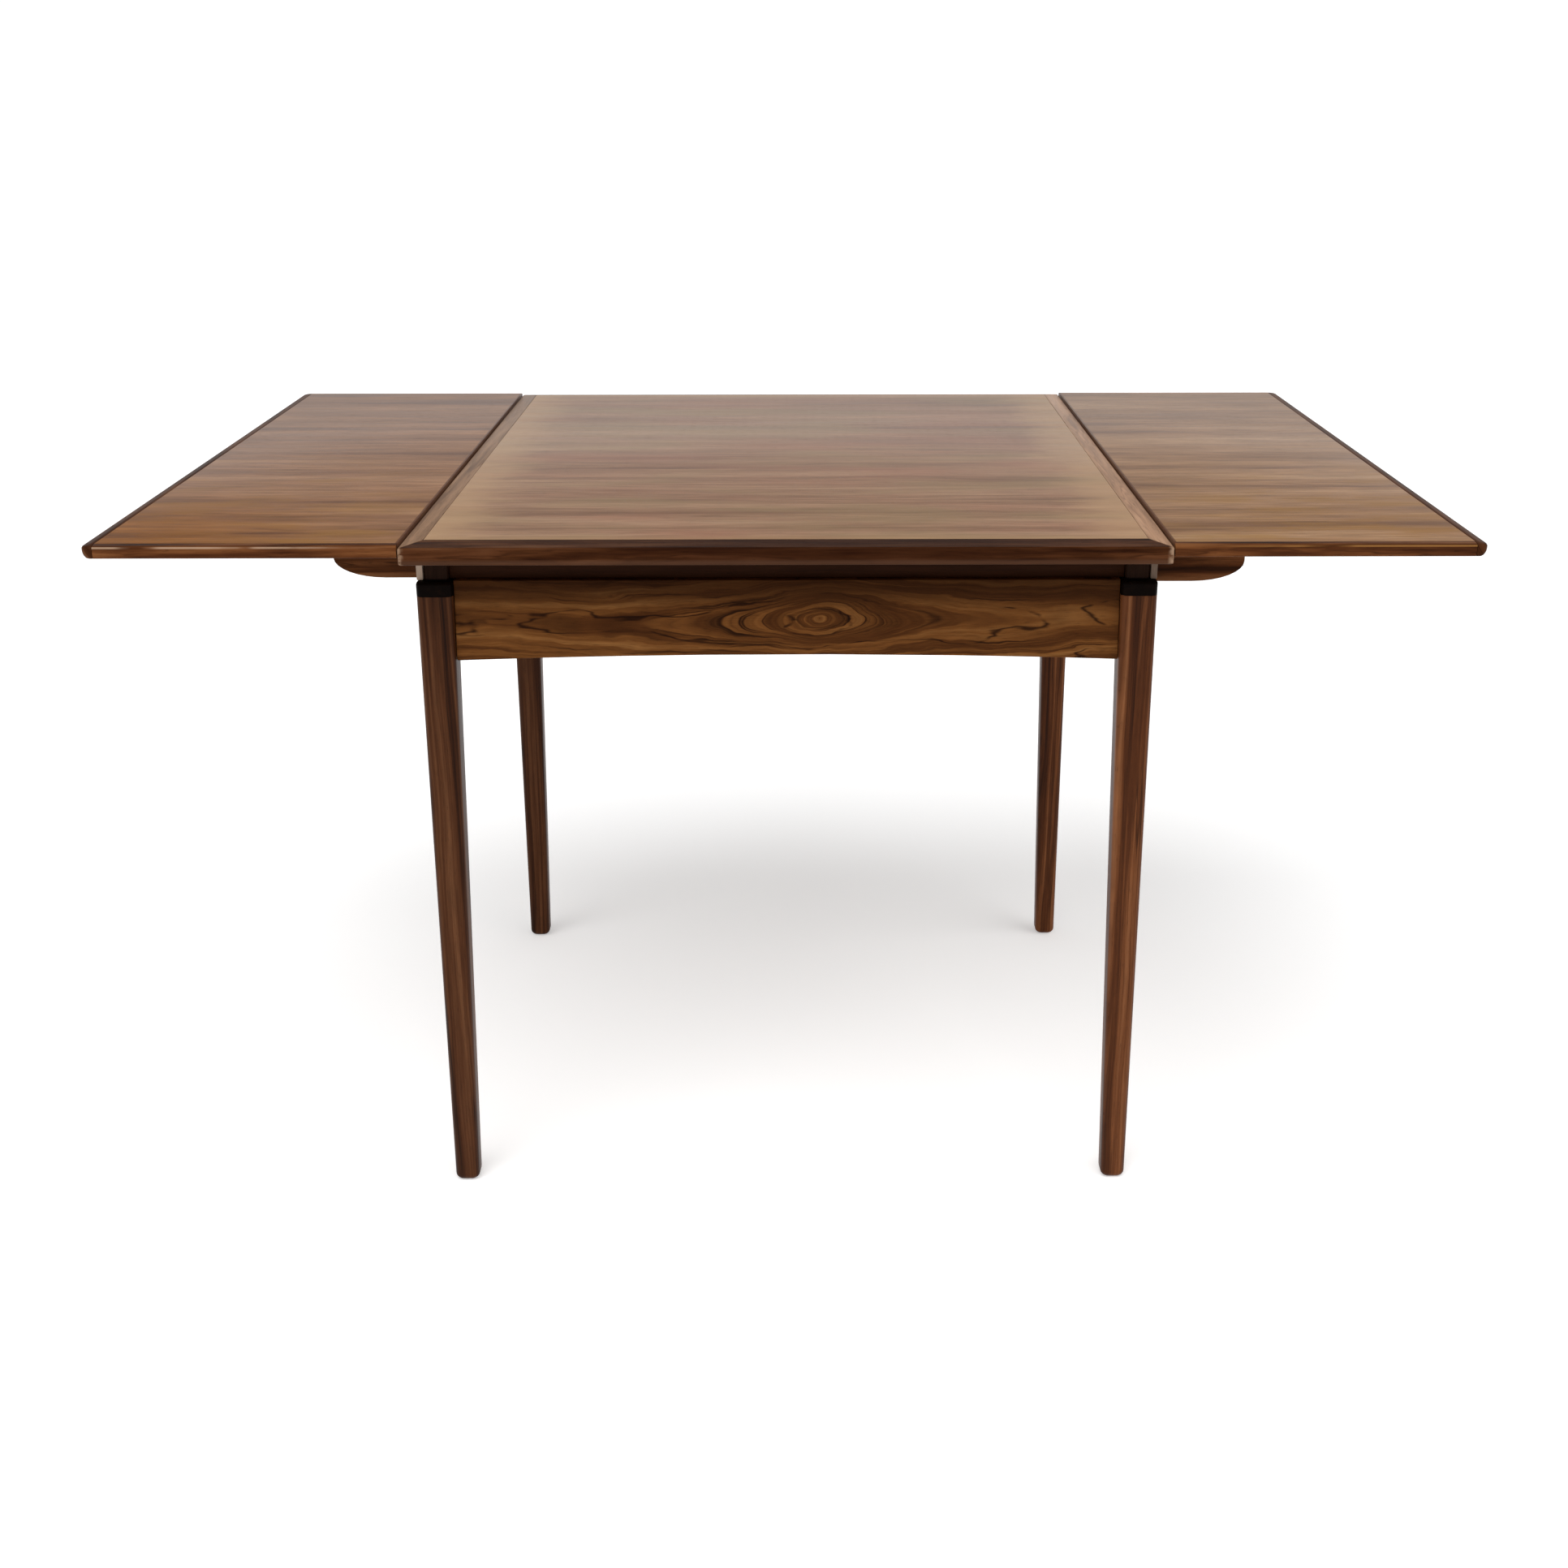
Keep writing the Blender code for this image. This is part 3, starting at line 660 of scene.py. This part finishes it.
def softened(node, width):
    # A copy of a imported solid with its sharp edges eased
    piece = bpy.data.objects.new(pieceName(node), nodes[node].data.copy())
    bpy.context.scene.collection.objects.link(piece)
    workOn(piece)
    bpy.ops.object.mode_set(mode="EDIT")
    bpy.ops.mesh.select_all(action="SELECT")
    bpy.ops.mesh.remove_doubles(threshold=easing["merge"])
    bpy.ops.mesh.dissolve_limited(angle_limit=math.radians(easing["flatAngle"]))
    bpy.ops.mesh.customdata_custom_splitnormals_clear()
    bpy.ops.object.mode_set(mode="OBJECT")
    bevel = piece.modifiers.new("ease", "BEVEL")
    bevel.width = width
    bevel.segments = easing["segments"]
    bevel.limit_method = "ANGLE"
    bevel.angle_limit = math.radians(easing["sharpAngle"])
    bpy.ops.object.modifier_apply(modifier=bevel.name)
    smooth(piece)
    return piece


def uprightBlock(name, x, y, width, low, high):
    # A square block, left in edit mode
    size = (width, width, high - low)
    bpy.ops.mesh.primitive_cube_add(size=1, location=(x, y, (low + high) / 2), scale=size)
    piece = bpy.context.object
    piece.name = name
    bpy.ops.object.transform_apply()
    bpy.ops.object.mode_set(mode="EDIT")
    return piece


def tierUp(piece, direction, tiers):
    # Extrudes the end face step by step: each tier is a rise, a scale and a shift
    end = max(direction * corner.co.z for corner in bmesh.from_edit_mesh(piece.data).verts)
    choose(piece, lambda face: all(direction * corner.co.z > end - sameHeight for corner in face.verts))
    for rise, scale, shift in tiers:
        move = (shift[0], shift[1], direction * rise)
        bpy.ops.mesh.extrude_region_move(TRANSFORM_OT_translate={"value": move})
        chosen = [v.co for v in bmesh.from_edit_mesh(piece.data).verts if v.select]
        middle = sum(chosen, Vector()) / len(chosen)
        bpy.ops.transform.resize(value=(scale, scale, 1), center_override=middle)


def roundOver(width, radius, steps):
    # Tiers that round an end over, as rises and scales of a face of that width
    tiers = []
    for step in range(steps):
        before, after = (math.pi / 2 * k / steps for k in (step, step + 1))
        rise = radius * (math.sin(after) - math.sin(before))
        narrow = [width - 2 * radius * (1 - math.cos(a)) for a in (before, after)]
        tiers.append((rise, narrow[1] / narrow[0], (0, 0)))
    return tiers


def twin(piece, name, flipX, flipY):
    # A copy on another corner of the table, with its own mesh
    workOn(piece)
    bpy.ops.object.duplicate(linked=False)
    copy = bpy.context.object
    copy.name = name
    copy.scale = (-1 if flipX else 1, -1 if flipY else 1, 1)
    bpy.ops.object.transform_apply(location=False, rotation=False, scale=True)
    if flipX != flipY:
        bpy.ops.object.mode_set(mode="EDIT")
        bpy.ops.mesh.select_all(action="SELECT")
        bpy.ops.mesh.normals_make_consistent(inside=False)
        bpy.ops.object.mode_set(mode="OBJECT")
    return copy


# Legs

legSizes = {
    "top": 0.0355, "foot": 0.0255, "arris": 0.0072, "arrisSteps": 7, "footRound": 0.0078, "steps": 7,
}


def makeLeg():
    # Front right leg: a long block, narrowed to the foot, with round arrises and a round foot
    low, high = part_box("leg_front_right")
    width, narrow, start = legSizes["top"], legSizes["foot"], legSizes["footRound"]
    top = Vector((low.x + width / 2, high.y - width / 2, start))
    foot = Vector((high.x - narrow / 2, low.y + narrow / 2, start))
    piece = uprightBlock("legFrontRight", top.x, top.y, width, start, high.z)
    choose(piece, lambda face: face.normal.z < -0.9)
    bpy.ops.transform.resize(value=(narrow / width, narrow / width, 1), center_override=top)
    bpy.ops.transform.translate(value=foot - top)
    choose(piece, taller(start), "edges")
    bpy.ops.mesh.bevel(
        offset=legSizes["arris"], offset_type="OFFSET", segments=legSizes["arrisSteps"], affect="EDGES"
    )
    tierUp(piece, -1, roundOver(narrow, start, legSizes["steps"]))
    bpy.ops.object.mode_set(mode="OBJECT")
    smooth(piece)
    return piece


# Black collars and necks

neckSizes = {
    "collar": 0.0355, "arris": 0.007, "arrisSteps": 6, "collarRound": 0.004, "steps": 5,
    "neck": 0.024, "inset": 0.0015, "uprightOver": 0.001,
}


def makeNeck():
    # Front right collar, rounded over at its top, with the slimmer neck standing on it
    low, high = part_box("neck_front_right")
    width, radius, inset = neckSizes["collar"], neckSizes["collarRound"], neckSizes["inset"]
    x, y = high.x - width / 2, low.y + width / 2
    piece = uprightBlock("neckFrontRight", x, y, width, low.z, apronTop - radius)
    choose(piece, taller(neckSizes["uprightOver"]), "edges")
    bpy.ops.mesh.bevel(
        offset=neckSizes["arris"], offset_type="OFFSET", segments=neckSizes["arrisSteps"], affect="EDGES"
    )
    tierUp(piece, 1, roundOver(width, radius, neckSizes["steps"]))
    landing = width - 2 * radius
    tierUp(piece, 1, [(0, neckSizes["neck"] / landing, (-inset, inset)), (high.z - apronTop, 1, (0, 0))])
    bpy.ops.object.mode_set(mode="OBJECT")
    smooth(piece)
    return piece


for maker, kind, material in ((makeLeg, "leg", legWood), (makeNeck, "neck", blackLacquer)):
    first = maker()
    corners = {
        "front_right": first,
        "back_right": twin(first, kind + "BackRight", False, True),
        "front_left": twin(first, kind + "FrontLeft", True, False),
        "back_left": twin(first, kind + "BackLeft", True, True),
    }
    for corner, piece in corners.items():
        standFor(piece, kind + "_" + corner, material)
print("legs and necks made")


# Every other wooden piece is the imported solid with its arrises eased. A row holds the starts of the
# nodes' names, how far they are eased and their material
easedPieces = [
    (["top_panel"], 0.0003, topVeneer),
    (["top_lip_front", "top_lip_back"], 0.0004, topFrontWood),
    (["top_lip_left", "top_lip_right"], 0.0004, topSideWood),
    (["top_peg_"], 0.0006, beechUpright),
    (["leaf_left_panel"], 0.0003, leftLeafVeneer),
    (["leaf_right_panel"], 0.0003, rightLeafVeneer),
    (["leaf_left_lip_front", "leaf_left_lip_back"], 0.0003, leftLipWood),
    (["leaf_right_lip_front", "leaf_right_lip_back"], 0.0003, rightLipWood),
    (["leaf_left_lip_end", "leaf_right_lip_end"], 0.0003, leafEndWood),
    (["apron_front"], 0.0012, frontApronWood),
    (["apron_back"], 0.0012, backApronWood),
    (["apron_left", "apron_right"], 0.0012, sideApronWood),
    (["rail_front", "rail_back"], 0.0006, railLengthWood),
    (["rail_left", "rail_right"], 0.0006, railCrossWood),
    (["runner_"], 0.0010, runnerWood),
    (["guide_block_"], 0.0005, guideWood),
    (["centre_board"], 0.0008, beechCross),
    (["corner_block_"], 0.0010, beechUpright),
    (["stop_peg_"], 0.0005, beechUpright),
]
for starts, width, material in easedPieces:
    for start in starts:
        for node in sorted(nodes):
            if node.startswith(start):
                standFor(softened(node, width), node, material)
for node in sorted(nodes):
    if node.startswith(("screw_", "corner_bolt_")):
        nodes[node].data.materials.clear()
        nodes[node].data.materials.append(zincPlate)
print("wooden pieces eased")


# Floor, soft light and the camera. Sky tones are placed from the horizon, at 0, to overhead, at 1

studio = {
    "floorReach": 60.0, "floorTone": 0.84, "floorGlow": 0.32, "floorRoughness": 0.9, "floorShine": 0.1,
    "floorMottle": 1.5, "floorMottleEdge": (0.3, 0.7), "floorMottleShade": 0.99,
    "skyStrength": 1.05, "sky": [(0.11, 1.0), (0.22, 0.62), (0.52, 0.55), (0.74, 0.16)],
    "sunAngle": 50, "keyStrength": 2.1, "keyTurn": (32, 0, -24), "fillStrength": 0.9, "fillTurn": (48, 0, 60),
}
shot = {
    "place": (0.014, -2.006, 1.142), "turn": (70.33, 0, -0.42), "lens": 42.15, "sensor": 36,
    "shiftX": -0.0197, "shiftY": -0.0445,
}


def radians(turn):
    return [math.radians(angle) for angle in turn]


def makeFloor():
    # Matt and near white, with some light of its own
    bpy.ops.object.select_all(action="DESELECT")
    bpy.ops.mesh.primitive_circle_add(vertices=64, radius=studio["floorReach"], fill_type="NGON")
    floor = bpy.context.object
    floor.name = "paleFloor"
    paint = Paint("paleFloor")
    size, tone = studio["floorMottle"], studio["floorTone"]
    mottle = paint.noise(paint.x / size, paint.y / size, 0.5)
    greys = ((tone * studio["floorMottleShade"],) * 3, (tone,) * 3)
    colour = paint.ramp(mottle, studio["floorMottleEdge"], greys)
    floor.data.materials.append(paint.finish(
        Base_Color=colour, Roughness=studio["floorRoughness"], Specular_IOR_Level=studio["floorShine"],
        Emission_Color=(1, 1, 1, 1), Emission_Strength=studio["floorGlow"],
    ))


def makeSky():
    # White round the horizon and dim overhead
    world = bpy.data.worlds.new("studioSky")
    world.use_nodes = True
    tree = world.node_tree
    place = tree.nodes.new("ShaderNodeTexCoord")
    split = tree.nodes.new("ShaderNodeSeparateXYZ")
    fade = tree.nodes.new("ShaderNodeValToRGB")
    while len(fade.color_ramp.elements) < len(studio["sky"]):
        fade.color_ramp.elements.new(1)
    for element, (height, tone) in zip(fade.color_ramp.elements, studio["sky"]):
        element.position = height
        element.color = (tone, tone, tone, 1)
    tree.links.new(place.outputs["Generated"], split.inputs[0])
    tree.links.new(split.outputs["Z"], fade.inputs[0])
    tree.links.new(fade.outputs[0], tree.nodes["Background"].inputs["Color"])
    tree.nodes["Background"].inputs["Strength"].default_value = studio["skyStrength"]
    bpy.context.scene.world = world


def makeLight(name, strength, turn):
    bpy.ops.object.light_add(type="SUN", rotation=radians(turn))
    light = bpy.context.object
    light.name = name
    light.data.energy = strength
    light.data.angle = math.radians(studio["sunAngle"])


def makeCamera():
    bpy.ops.object.camera_add(location=shot["place"], rotation=radians(shot["turn"]))
    camera = bpy.context.object
    camera.data.lens = shot["lens"]
    camera.data.sensor_width = shot["sensor"]
    camera.data.shift_x = shot["shiftX"]
    camera.data.shift_y = shot["shiftY"]
    bpy.context.scene.camera = camera


makeFloor()
makeSky()
makeLight("keyLight", studio["keyStrength"], studio["keyTurn"])
makeLight("fillLight", studio["fillStrength"], studio["fillTurn"])
makeCamera()
bpy.context.scene.view_settings.view_transform = "Standard"
print("floor, lights and camera made")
=-=-=
◆ **Stated goal**:
Pull every line containing "copy" out of the data above.

◆ **Written solution**:
    # A copy of a imported solid with its sharp edges eased
    piece = bpy.data.objects.new(pieceName(node), nodes[node].data.copy())
    # A copy on another corner of the table, with its own mesh
    copy = bpy.context.object
    copy.name = name
    copy.scale = (-1 if flipX else 1, -1 if flipY else 1, 1)
    return copy